Con esto tenemos sólo el substrato de aquellas interpretaciones, que por admitir la realidad futura del milenio apocalíptico (Ap. XX, 1 ss.), separando con él y distanciando los dos juicios escatológicos, podríamos llamar milenistas, que no es lo mismo que milenaristas, pues lo milenista se ha a lo milenarista como el género a la especie. Dentro de la interpretación milenista caben, en efecto, maneras varias de interpretación, una de las cuales es la milenaria o milenarista, tan en boga en los primeros siglos. El milenista se contenta con mantener la sucesión futura de estos tres magnos eventos en función de la realeza de Cristo, el juicio universal de vivos, el pacífico milenio y el juicio  universal de muertos, como interpretación de la fórmula dogmática: Qui judicaturus est vivos et mortuos per adventum ipsius et regnum ejus (II Tim., IV, I), sin pronunciarse decididamente acerca de la naturaleza íntima de esas tres futuras realidades, que sería preciso estudiar más despacio, v. gr.: si la resurrección particular de los asesores de Cristo es corporal o sólo espiritual; si Cristo con los Santos resucitados viene en realidad a este mundo (adventismo), o bien sólo interviene providencialmente con ellos, para establecer y mantener en el mundo la justicia (interventismo); mientras el milenarista cree sin más poder afirmar la corporalidad de la resurrección primera y la presencia real de Cristo rey y de los Santos correinantes en el reino, no sólo la invisible, que nadie puede censurar, más aun la visible, según la traza de Lacunza, extremo éste recientemente desautorizado por el S. O. (A. A. S., año 1944, pág. 212)[5].




[1] Nota del Blog: esta explicación contradice palmariamente la entrada triunfal el Domingo de Ramos. Si Nuestro Señor no quiso ser proclamado Rey según lo narra el cap. VI de San Juan, fue porque no había llegado el tiempo.
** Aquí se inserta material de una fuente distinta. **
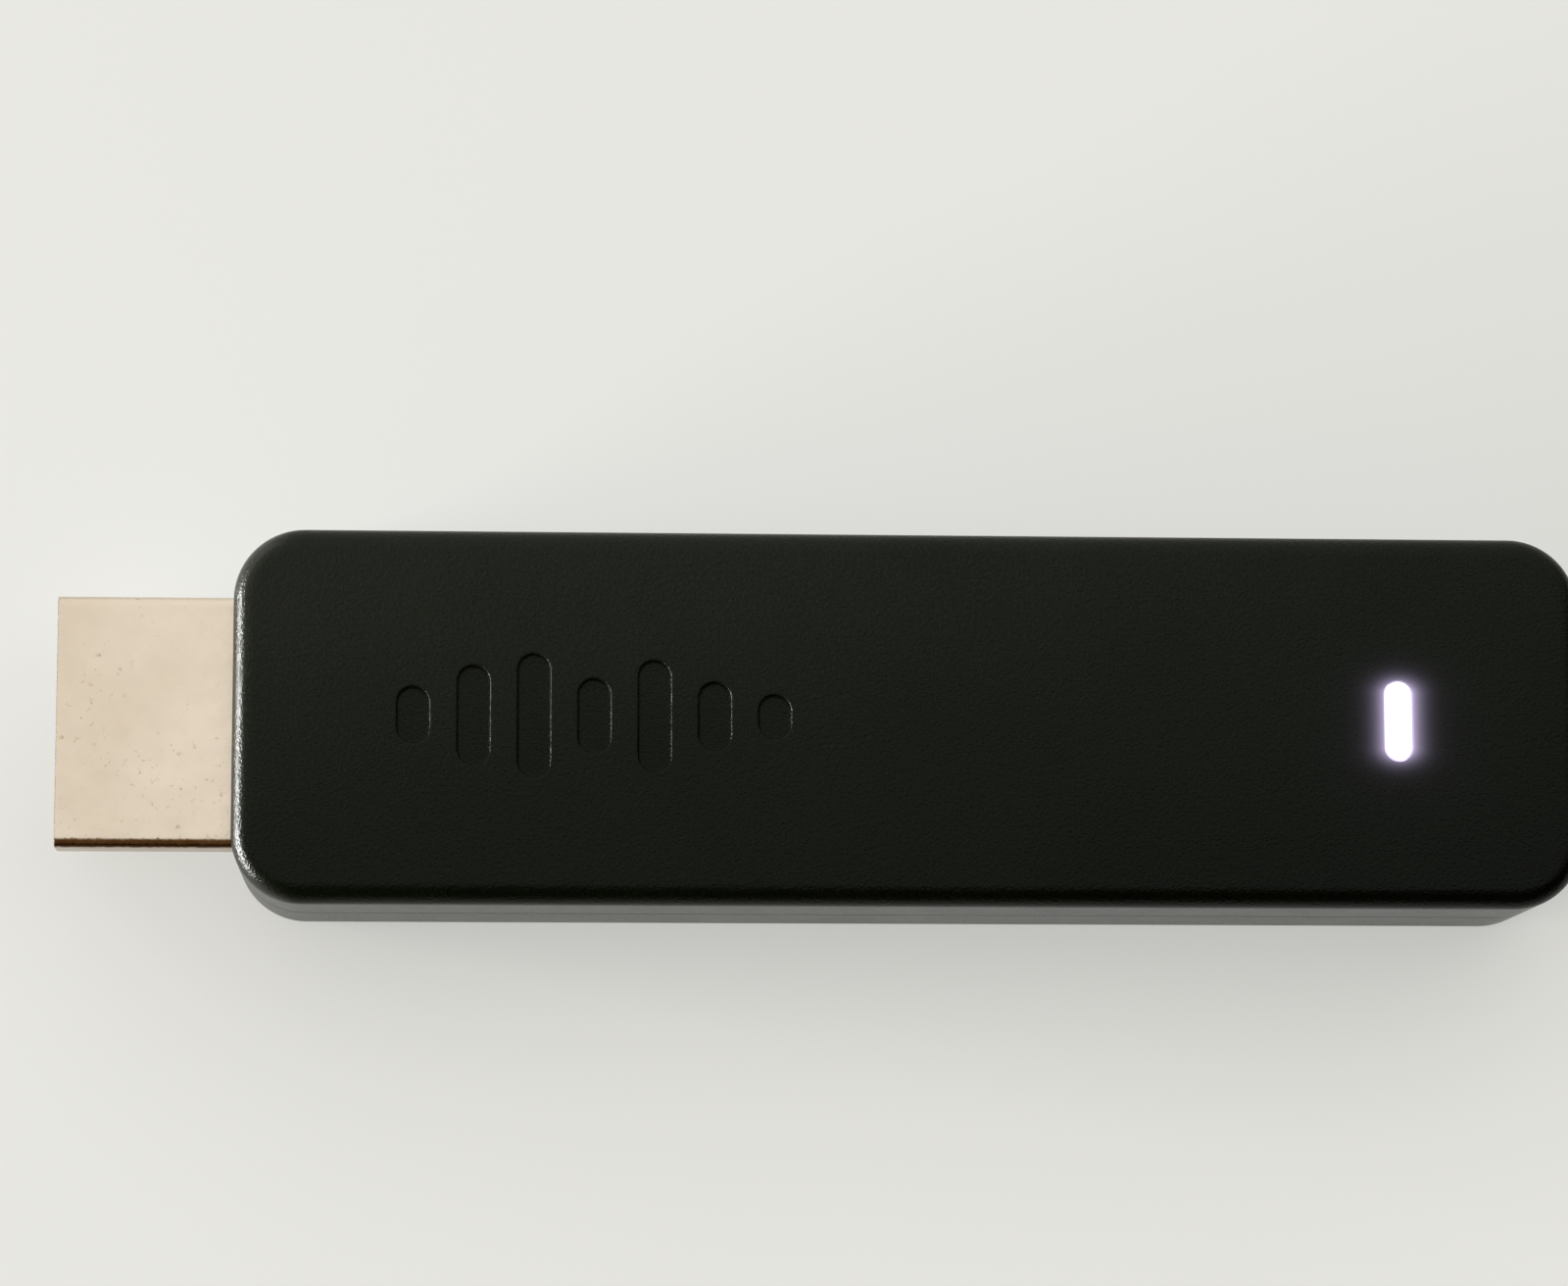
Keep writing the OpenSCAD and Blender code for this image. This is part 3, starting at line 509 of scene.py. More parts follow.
# %% The case's plastic
CASE_SHINE, WORN_SHINE = 0.115, 0.40
WORN_STEPS = 4
# Painted shade: the colour darkens over the first length towards the far end, and over the second towards
# the front.
SHADE_LENGTH, SHADE_WIDTH = 150, 28
SHADE_AND_DRIFT_START = -0.12


def shaded_spark_eroded_plastic(name, shine, tint):
    """Dark grained plastic with painted shade: its colour darkens as x / length - y / width + noise rises.
    """
    finish = Finish(name, (0.0030, 0.0048, 0.0016), 0.31)
    finish.set(Specular_IOR_Level=shine, Specular_Tint=tint)
    x, y, _ = finish.axes()
    # Painted shade towards the far end and the front, plus a large and a fine noise of real drift.
    shade_and_drift = finish.calc("MULTIPLY_ADD", y, -1 / SHADE_WIDTH, SHADE_AND_DRIFT_START)
    shade_and_drift = finish.calc("MULTIPLY_ADD", x, 1 / SHADE_LENGTH, shade_and_drift)
    shade_and_drift = finish.calc("MULTIPLY_ADD", finish.noise(9, 4), 0.3, shade_and_drift)
    shade_and_drift = finish.calc("MULTIPLY_ADD", finish.noise(0.15, 2), 0.9, shade_and_drift)
    finish.set(Base_Color=finish.ramp(
        shade_and_drift, (0.0, (0.0122, 0.0134, 0.0099)), (0.25, (0.0068, 0.0086, 0.0052)),
        (0.5, (0.0031, 0.0047, 0.0021)), (1.0, (0.0003, 0.0008, 0.0002))))
    finish.spread(finish.noise(3.5, 5), 0.25, 0.28)
    finish.grain(finish.noise(0.14, 2), 0.045, 0.9)
    glow_round_window(finish)
    return finish.material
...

Sobre esto dijimos algo AQUI.

[2] Nota del Blog: Esta cita no nos convence. El mismo autor ya había probado AQUI que este texto se refiere a los ángeles caídos y no a la potestad del César. Además San Pablo dice que esto tendrá lugar hacia el fin, cuando entregue el reino al Padre, es decir, hacia el fin del milenio.

[3] Nota del Blog: digan otros lo que quieran, pero lo cierto es que la séptima trompeta no marca la Parusía. Ya tendremos tiempo de volver sobre este tema en otro artículo donde hablemos más a propósito del tema.

[4]Nota del Blog: sobre esto cf. lo que dijimos AQUI. En lo que respecta al asunto que nos concierne, esto es, en no identificar la parábola de Mt. XXV, 31 ss con el juicio final, seguimos pensando lo mismo, aunque en otros aspectos hemos modificado un tanto nuestra visión de lo allí dicho. A su debido tiempo será, seguramente, objeto de una retractatio.

[5] Nota del Blog: El desarrollo deste punto nos llevaría demasiado tiempo. Seguramente le dedicaremos un artículo aparte a este tema de la condena a Lacunza y del decreto del ´44.